Do sobotniej rywalizacji obie drużyny przystępują w zgoła odmiennych nastrojach. W ostatniej kolejce Biało-Zieloni przegrali na własnym stadionie z Liderem Włocławek - 0:2. Orlęta dość niespodziewanie pokonały na wyjeździe wyżej notowaną Spartę Brodnica - 1:0 po trafieniu z rzutu karnego w 88. minucie rywalizacji - trzy punkty drużynie z Aleksandrowa Kujawskiego zapewnił Miłosz Sadowski, który w sezonie 2019/2020 zdobył pięć goli i jest najlepszym strzelcem Orląt.
[ZT]14370[/ZT]
Cel na wyjazdową batalię z Orlętami Aleksandrów Kujawski może być tylko jeden - zwycięstwo i odczarowanie niesprzyjającego terenu.
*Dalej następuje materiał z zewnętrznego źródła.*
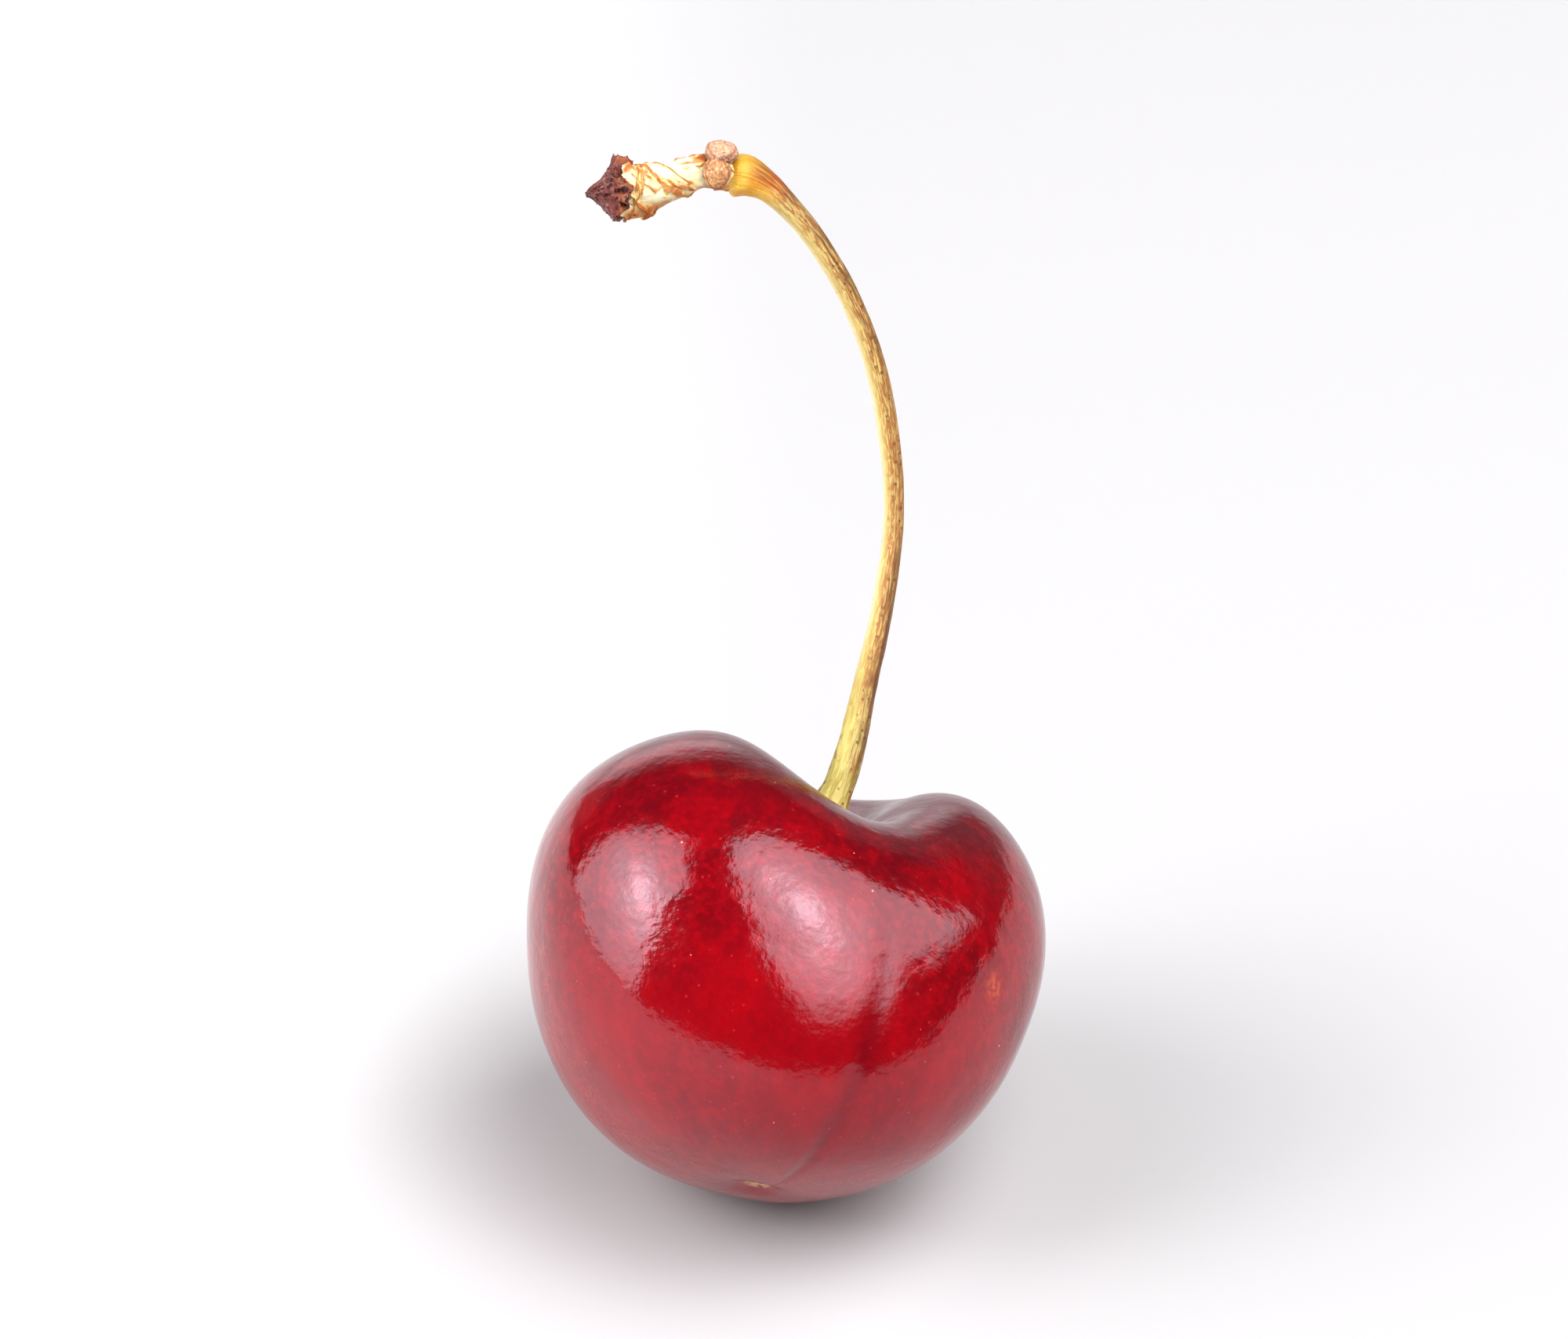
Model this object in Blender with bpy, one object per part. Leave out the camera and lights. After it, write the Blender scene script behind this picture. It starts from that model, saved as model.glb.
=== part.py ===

O to będzie szczególnie ciężko, gdyż Biało-Zieloni nie mają od kilku lat dobrych wspomnień odnośnie bezpośrednich pojedynków. Ostatni raz Cuiavia wygrała w Aleksandrowie w sezonie 2014/2015. Od tego meczu, zakończonego wynikiem 3:1 dla naszej drużyny, mierzyliśmy się w delegacji z Orlętami czterokrotnie. W sezonie 2015/2016 padł remis - 1:1, a kolejne trzy pojedynki to trzy wygrane aleksandrowian - 3:0 (sezon 2016/2017), 6:1 (sezon 2017/2018) oraz 3:1 (sezon 2018/2019). Jednak nic nie może przecież wiecznie trwać - dlatego 16 listopada zawodnicy Biało-Zielonych powalczą, by negatywna passa dobiegła końca.